* **WHAT THE EXERCISE ASKS**:
Find each line containing the string "joints" and return it.

* **EXTRACTED MATERIAL**:
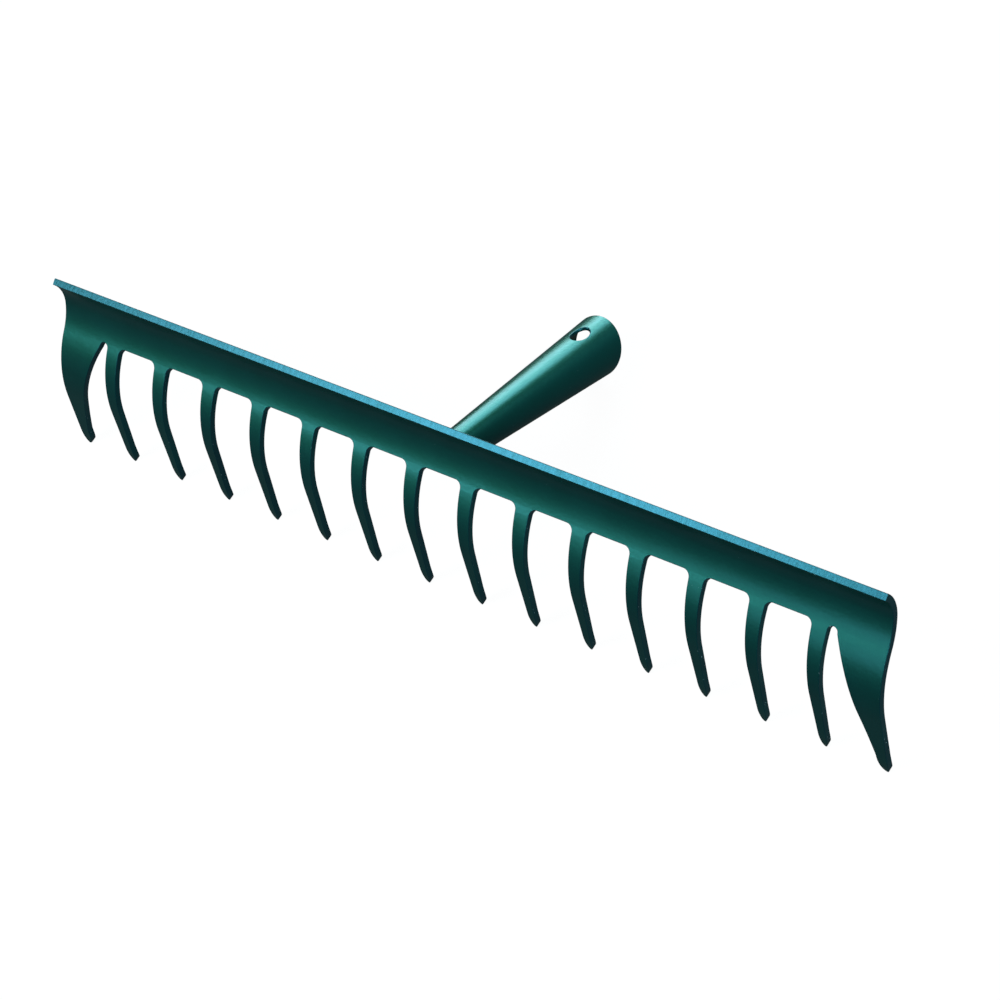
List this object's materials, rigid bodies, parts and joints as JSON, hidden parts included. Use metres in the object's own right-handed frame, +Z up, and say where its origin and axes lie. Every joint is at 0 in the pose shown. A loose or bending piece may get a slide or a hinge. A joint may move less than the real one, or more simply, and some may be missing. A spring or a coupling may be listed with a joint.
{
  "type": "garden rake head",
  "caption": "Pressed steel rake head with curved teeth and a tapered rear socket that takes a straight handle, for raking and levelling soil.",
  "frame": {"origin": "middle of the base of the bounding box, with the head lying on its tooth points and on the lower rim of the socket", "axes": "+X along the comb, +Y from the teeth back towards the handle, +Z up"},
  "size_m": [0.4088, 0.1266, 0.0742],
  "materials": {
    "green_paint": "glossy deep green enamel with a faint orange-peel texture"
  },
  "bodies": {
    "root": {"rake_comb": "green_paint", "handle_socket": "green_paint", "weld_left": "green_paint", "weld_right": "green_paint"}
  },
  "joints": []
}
--
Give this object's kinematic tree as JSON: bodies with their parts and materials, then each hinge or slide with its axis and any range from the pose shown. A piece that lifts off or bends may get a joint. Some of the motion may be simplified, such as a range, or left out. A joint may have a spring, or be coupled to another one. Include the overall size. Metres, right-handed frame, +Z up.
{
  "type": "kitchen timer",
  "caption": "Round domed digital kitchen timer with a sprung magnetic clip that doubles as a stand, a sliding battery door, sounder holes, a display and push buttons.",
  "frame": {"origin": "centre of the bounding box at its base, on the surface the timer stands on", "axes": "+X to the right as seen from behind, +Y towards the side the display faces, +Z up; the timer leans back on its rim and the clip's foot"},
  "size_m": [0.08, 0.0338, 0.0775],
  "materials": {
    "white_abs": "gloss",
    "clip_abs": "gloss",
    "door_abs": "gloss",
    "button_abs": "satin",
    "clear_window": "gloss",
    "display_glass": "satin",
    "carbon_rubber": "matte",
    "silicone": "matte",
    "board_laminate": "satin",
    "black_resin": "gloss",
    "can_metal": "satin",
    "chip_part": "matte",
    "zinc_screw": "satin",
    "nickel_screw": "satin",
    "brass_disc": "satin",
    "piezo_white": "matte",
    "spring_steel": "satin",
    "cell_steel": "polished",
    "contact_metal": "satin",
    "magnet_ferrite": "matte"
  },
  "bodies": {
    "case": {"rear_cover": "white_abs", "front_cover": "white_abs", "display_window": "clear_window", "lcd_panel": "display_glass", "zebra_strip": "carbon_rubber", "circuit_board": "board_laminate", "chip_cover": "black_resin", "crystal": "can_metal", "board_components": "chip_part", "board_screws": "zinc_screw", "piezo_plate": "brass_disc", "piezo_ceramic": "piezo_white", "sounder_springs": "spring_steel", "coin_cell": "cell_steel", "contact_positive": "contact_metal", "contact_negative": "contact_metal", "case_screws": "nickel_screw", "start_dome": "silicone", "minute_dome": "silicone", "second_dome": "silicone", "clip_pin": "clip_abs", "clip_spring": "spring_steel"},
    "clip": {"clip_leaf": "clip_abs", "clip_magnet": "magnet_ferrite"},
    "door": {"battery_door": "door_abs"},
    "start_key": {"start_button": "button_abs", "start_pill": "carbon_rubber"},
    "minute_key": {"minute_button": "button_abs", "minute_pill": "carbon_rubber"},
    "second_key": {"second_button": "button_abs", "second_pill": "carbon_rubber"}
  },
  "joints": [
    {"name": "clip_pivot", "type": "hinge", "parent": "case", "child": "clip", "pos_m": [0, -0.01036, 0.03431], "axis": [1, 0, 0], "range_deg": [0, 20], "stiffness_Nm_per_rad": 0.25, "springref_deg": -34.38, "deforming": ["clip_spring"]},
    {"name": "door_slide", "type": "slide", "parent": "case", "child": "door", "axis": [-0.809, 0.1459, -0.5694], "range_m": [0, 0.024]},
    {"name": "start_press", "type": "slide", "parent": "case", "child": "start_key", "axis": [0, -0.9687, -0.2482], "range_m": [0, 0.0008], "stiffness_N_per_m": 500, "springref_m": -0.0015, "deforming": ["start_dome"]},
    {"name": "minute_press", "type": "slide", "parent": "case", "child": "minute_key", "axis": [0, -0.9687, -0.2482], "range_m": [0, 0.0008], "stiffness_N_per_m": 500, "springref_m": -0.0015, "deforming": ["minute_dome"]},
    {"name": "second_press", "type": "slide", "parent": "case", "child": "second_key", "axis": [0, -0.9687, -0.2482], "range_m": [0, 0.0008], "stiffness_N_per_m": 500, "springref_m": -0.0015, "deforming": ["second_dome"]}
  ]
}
==
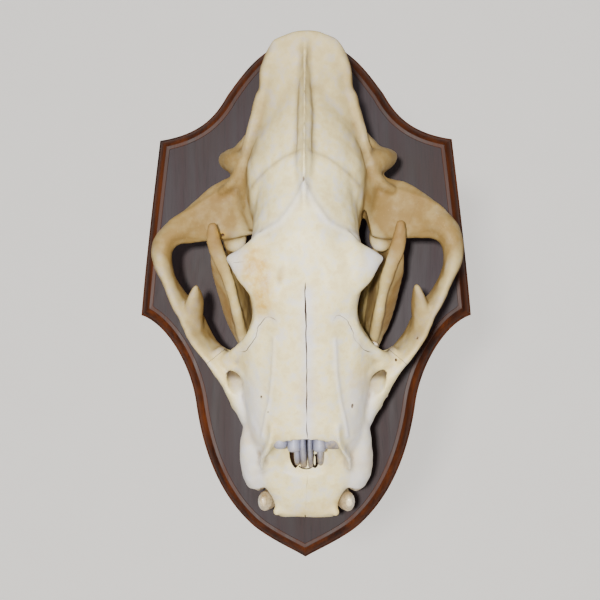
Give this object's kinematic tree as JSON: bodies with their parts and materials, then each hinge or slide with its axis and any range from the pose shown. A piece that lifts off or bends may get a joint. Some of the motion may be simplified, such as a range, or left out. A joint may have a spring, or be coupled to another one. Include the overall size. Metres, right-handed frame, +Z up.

* **RESULT OF THIS EXERCISE**:
List this object's materials, rigid bodies, parts and joints as JSON, hidden parts included. Use metres in the object's own right-handed frame, +Z up, and say where its origin and axes lie. Every joint is at 0 in the pose shown. A loose or bending piece may get a slide or a hinge. A joint may move less than the real one, or more simply, and some may be missing. A spring or a coupling may be listed with a joint.
  "joints": []
  "joints": [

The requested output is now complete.